▶ Task brief: Write out each line of the material again, word for word.
====== Data segment ======
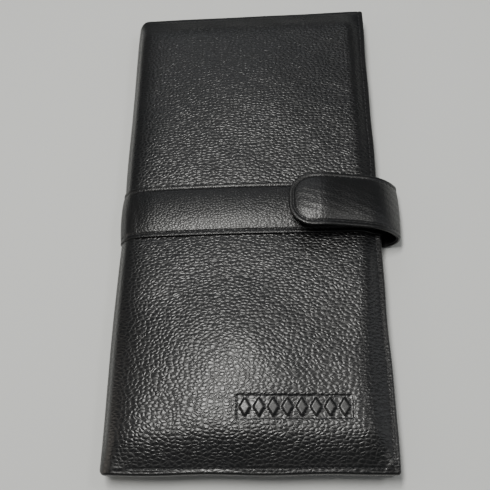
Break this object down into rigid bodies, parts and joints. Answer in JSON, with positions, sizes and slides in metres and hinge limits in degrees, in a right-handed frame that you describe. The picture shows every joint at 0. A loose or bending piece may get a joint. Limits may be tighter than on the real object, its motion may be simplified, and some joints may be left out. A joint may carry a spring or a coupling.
{
  "type": "passport holder",
  "caption": "Tall padded leather passport holder that folds along a spine, with a belt round its middle, inner pockets and a snap-closed strap.",
  "frame": {"origin": "middle of the back face, where the closed holder lies on a table", "axes": "+X from the spine to the open edge, +Y to the top edge along the holder's length, +Z out of the front cover"},
  "size_m": [0.131, 0.24, 0.027],
  "materials": {
    "pebbled_leather": "black full-grain cow leather with an embossed pebble grain, glossy top coat",
    "smooth_leather": "black smooth-milled leather with a soft gloss, used for the belt and the closing strap",
    "lining_leather": "thin black split leather, matt",
    "lining_fabric": "black woven polyester lining",
    "board": "grey-brown bonded leather board, uncoated",
    "foam": "thin dark foam with a cloth backing",
    "thread": "black waxed polyester thread",
    "snap_metal": "nickel-plated steel, satin"
  },
  "bodies": {
    "back_cover": {"back_cover_leather": "pebbled_leather", "back_cover_padding": "foam", "back_cover_board": "board", "back_cover_lining": "lining_fabric", "back_cover_stitching": "thread", "back_belt": "smooth_leather", "back_belt_stitching": "thread", "boarding_pass_pocket": "lining_leather", "passport_pocket": "lining_leather", "passport_pocket_stitching": "thread"},
    "spine": {"spine_leather": "pebbled_leather", "spine_lining": "lining_fabric", "spine_belt": "smooth_leather", "spine_belt_stitching": "thread"},
    "front_cover": {"front_cover_leather": "pebbled_leather", "front_cover_padding": "foam", "front_cover_board": "board", "front_cover_lining": "lining_fabric", "front_cover_stitching": "thread", "front_belt": "smooth_leather", "front_belt_stitching": "thread", "front_slip_pocket": "lining_leather", "card_slot_1": "lining_leather", "card_slot_2": "lining_leather", "card_slot_3": "lining_leather", "card_slot_4": "lining_leather", "card_slot_stitching": "thread", "snap_stud": "snap_metal", "snap_stud_washer": "snap_metal"},
    "closing_strap": {"closing_strap_leather": "smooth_leather", "closing_strap_filler": "foam", "closing_strap_lining": "lining_leather", "closing_strap_stitching": "thread", "snap_socket": "snap_metal", "snap_socket_washer": "snap_metal"}
  },
  "joints": [
    {"name": "spine_fold", "type": "hinge", "parent": "back_cover", "child": "spine", "pos_m": [-0.0587, 0, 0.0013], "axis": [0, -1, 0], "range_deg": [0, 85]},
    {"name": "front_cover_fold", "type": "hinge", "parent": "spine", "child": "front_cover", "pos_m": [-0.0587, 0, 0.0127], "axis": [0, -1, 0], "range_deg": [0, 85]},
    {"name": "strap_open", "type": "hinge", "parent": "back_cover", "child": "closing_strap", "pos_m": [0.068, 0, 0.008], "axis": [0, 1, 0], "range_deg": [0, 160], "deforming": ["closing_strap_leather", "closing_strap_filler", "closing_strap_lining", "closing_strap_stitching", "snap_socket", "snap_socket_washer"]}
  ],
  "couplings": [
    {"joint": "front_cover_fold", "follows": "spine_fold", "ratio": 1}
  ]
}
======
▶ Answer for this exercise:
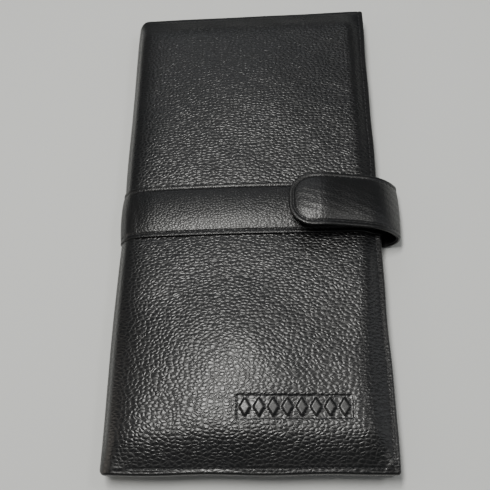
Break this object down into rigid bodies, parts and joints. Answer in JSON, with positions, sizes and slides in metres and hinge limits in degrees, in a right-handed frame that you describe. The picture shows every joint at 0. A loose or bending piece may get a joint. Limits may be tighter than on the real object, its motion may be simplified, and some joints may be left out. A joint may carry a spring or a coupling.
{
  "type": "passport holder",
  "caption": "Tall padded leather passport holder that folds along a spine, with a belt round its middle, inner pockets and a snap-closed strap.",
  "frame": {"origin": "middle of the back face, where the closed holder lies on a table", "axes": "+X from the spine to the open edge, +Y to the top edge along the holder's length, +Z out of the front cover"},
  "size_m": [0.131, 0.24, 0.027],
  "materials": {
    "pebbled_leather": "black full-grain cow leather with an embossed pebble grain, glossy top coat",
    "smooth_leather": "black smooth-milled leather with a soft gloss, used for the belt and the closing strap",
    "lining_leather": "thin black split leather, matt",
    "lining_fabric": "black woven polyester lining",
    "board": "grey-brown bonded leather board, uncoated",
    "foam": "thin dark foam with a cloth backing",
    "thread": "black waxed polyester thread",
    "snap_metal": "nickel-plated steel, satin"
  },
  "bodies": {
    "back_cover": {"back_cover_leather": "pebbled_leather", "back_cover_padding": "foam", "back_cover_board": "board", "back_cover_lining": "lining_fabric", "back_cover_stitching": "thread", "back_belt": "smooth_leather", "back_belt_stitching": "thread", "boarding_pass_pocket": "lining_leather", "passport_pocket": "lining_leather", "passport_pocket_stitching": "thread"},
    "spine": {"spine_leather": "pebbled_leather", "spine_lining": "lining_fabric", "spine_belt": "smooth_leather", "spine_belt_stitching": "thread"},
    "front_cover": {"front_cover_leather": "pebbled_leather", "front_cover_padding": "foam", "front_cover_board": "board", "front_cover_lining": "lining_fabric", "front_cover_stitching": "thread", "front_belt": "smooth_leather", "front_belt_stitching": "thread", "front_slip_pocket": "lining_leather", "card_slot_1": "lining_leather", "card_slot_2": "lining_leather", "card_slot_3": "lining_leather", "card_slot_4": "lining_leather", "card_slot_stitching": "thread", "snap_stud": "snap_metal", "snap_stud_washer": "snap_metal"},
    "closing_strap": {"closing_strap_leather": "smooth_leather", "closing_strap_filler": "foam", "closing_strap_lining": "lining_leather", "closing_strap_stitching": "thread", "snap_socket": "snap_metal", "snap_socket_washer": "snap_metal"}
  },
  "joints": [
    {"name": "spine_fold", "type": "hinge", "parent": "back_cover", "child": "spine", "pos_m": [-0.0587, 0, 0.0013], "axis": [0, -1, 0], "range_deg": [0, 85]},
    {"name": "front_cover_fold", "type": "hinge", "parent": "spine", "child": "front_cover", "pos_m": [-0.0587, 0, 0.0127], "axis": [0, -1, 0], "range_deg": [0, 85]},
    {"name": "strap_open", "type": "hinge", "parent": "back_cover", "child": "closing_strap", "pos_m": [0.068, 0, 0.008], "axis": [0, 1, 0], "range_deg": [0, 160], "deforming": ["closing_strap_leather", "closing_strap_filler", "closing_strap_lining", "closing_strap_stitching", "snap_socket", "snap_socket_washer"]}
  ],
  "couplings": [
    {"joint": "front_cover_fold", "follows": "spine_fold", "ratio": 1}
  ]
}